Meet Kim Offord: Managing Broker & Interview Wizard
Kim Offord’s start in real estate wasn’t exactly typical. Referred to the business by her financial mentor, she joined as a part-time broker in her mentor’s boutique brokerage. This was 2006.
“I started in a rollercoaster climate!” she said. “What really helped me get through was my marketing background.”
Must-Have Business Skills
“You have to learn to be a chameleon so to speak. Be able to adjust to the market and brand yourself,” Kim advised. “This isn’t knowledge you learn in class.” More than anything, she says the difference between new brokers who sink and those who float is the ability to communicate without face-to-face interactions.
Kim has a bachelor’s and a master’s degree in marketing, and her experience as a marketing consultant provided a crucial foundation of how to be an entrepreneur.
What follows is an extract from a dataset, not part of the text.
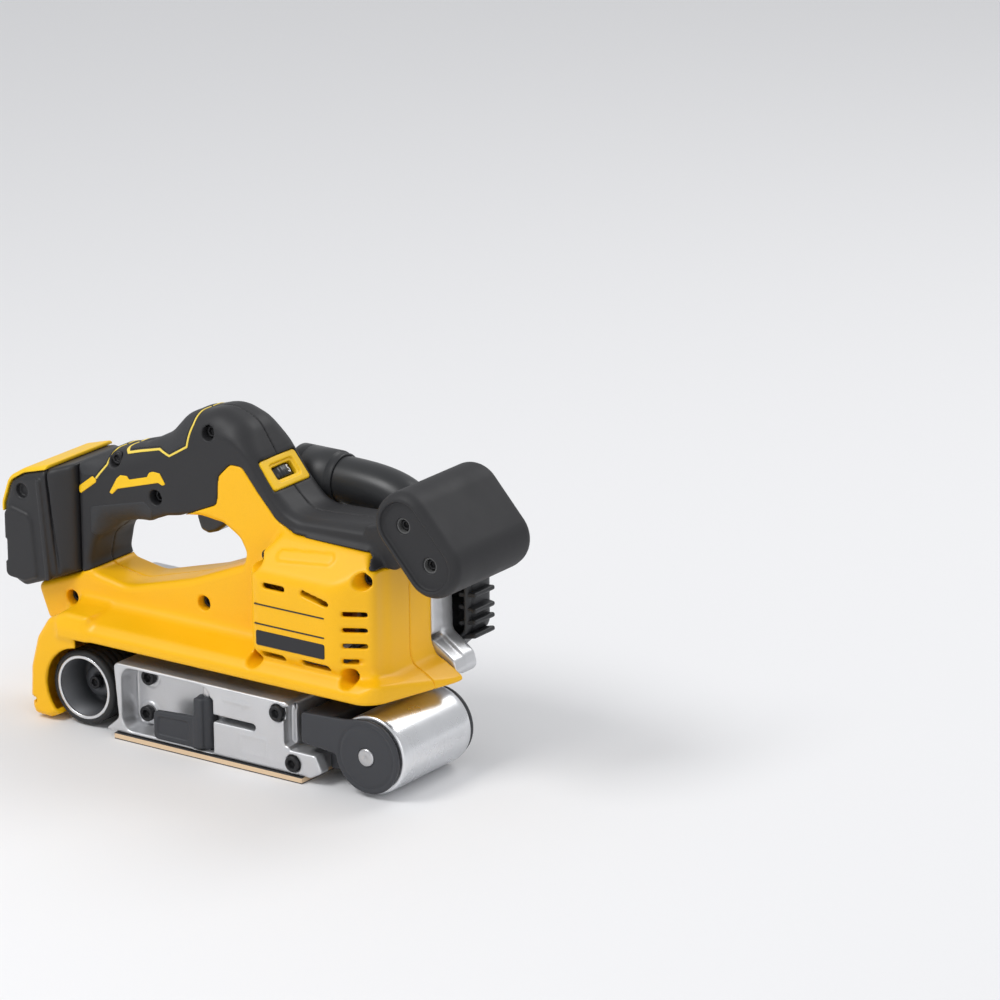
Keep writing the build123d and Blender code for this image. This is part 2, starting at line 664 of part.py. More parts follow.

“When people call you, the real question is: are you going to be able to solve the problem they’re bringing to the table?” Kim said. “Your expertise is what you have. If you can’t have those conversations, paid ads mean nothing. If people don’t relate to you, your ability to lead generate is going to be a no-go.”
Advice for Building (And Joining) A Team
In 2015, Kim got her managing broker’s license in anticipation of building a team. Now, she runs a brokerage of eighteen brokers with an immediate team of four.
“Being managing broker of a team and an office is different,” Kim advised. At the office level, a day-to-day schedule will be composed mostly of training and administrative work. “Think lots of problem-solving and crisis management,” she added. As a team leader, Kim’s responsibilities are more around motivating and coaching and partnering with brokers.
If you plan on building your own team, Kim recommends making intentional structural decisions. While some teams are built on the leader receiving sole credit, she focuses on working together so that all team members benefit from the sales they close. Her goal is to build a good book of business and a strong referral network. However, each real estate team is different. Kim recommends that new brokers pay attention to these differences when they’re applying for their first teams.
Not sure how to stand out during an interview? Here are a few of Kim’s interview tips:
- Don’t ask “will you give me leads.” Instead, ask, “Will you help me learn how to acquire leads?” You’re asking if they’ll teach you a system of lead gen!
- Think of the long-game. You don’t want to get handouts, because that doesn’t build a strong career.
- When interviewing new licensees, she’s looking for people who have clearly thought the process through. Do your research.
- Here’s a great question: “What type of training does your brokerage offer?”
- Kim’s red flag: people who don’t want to invest time or lean into mentoring or support are more likely to behave haphazardly during the transaction. What are you willing to pour into your own training and into the team? How does this reflect your commitment and reliability as a real estate professional?
What’s Next?
Where does Kim see herself growing in the next few years? Managing and training brokers.
“If I had one regret it would be that I did not start my own real estate portfolio sooner in my career,” she said. She has learned what her tolerance level for work is, so now she looks towards investing for retirement.
Advice For New Brokers
“I see a lot of new brokers investing in the right things at the wrong time!” Kim said. “Such as, investing in paid ads too soon and too much. Stop, do some business planning and branding, then jump into paid advertisements.”
Kim also advises new brokers be intentional about which markets are a fit for them. From luxury residential real estate to retail, be flexible with what your leads and clients need.
“First-time homebuyers require a lot of handholding,” Kim advises. “If you don’t like the sound of that, then it isn’t your niche. Working with investors means lots of distressed properties and places that have been vacant a long time. Does that stress you out? Then, it isn’t your niche.”
Kim’s recipe for real estate success is simple. “Top producing real estate professionals do one thing well: they figure it out,” she said. “Figure out what you do well, then hammer that in.”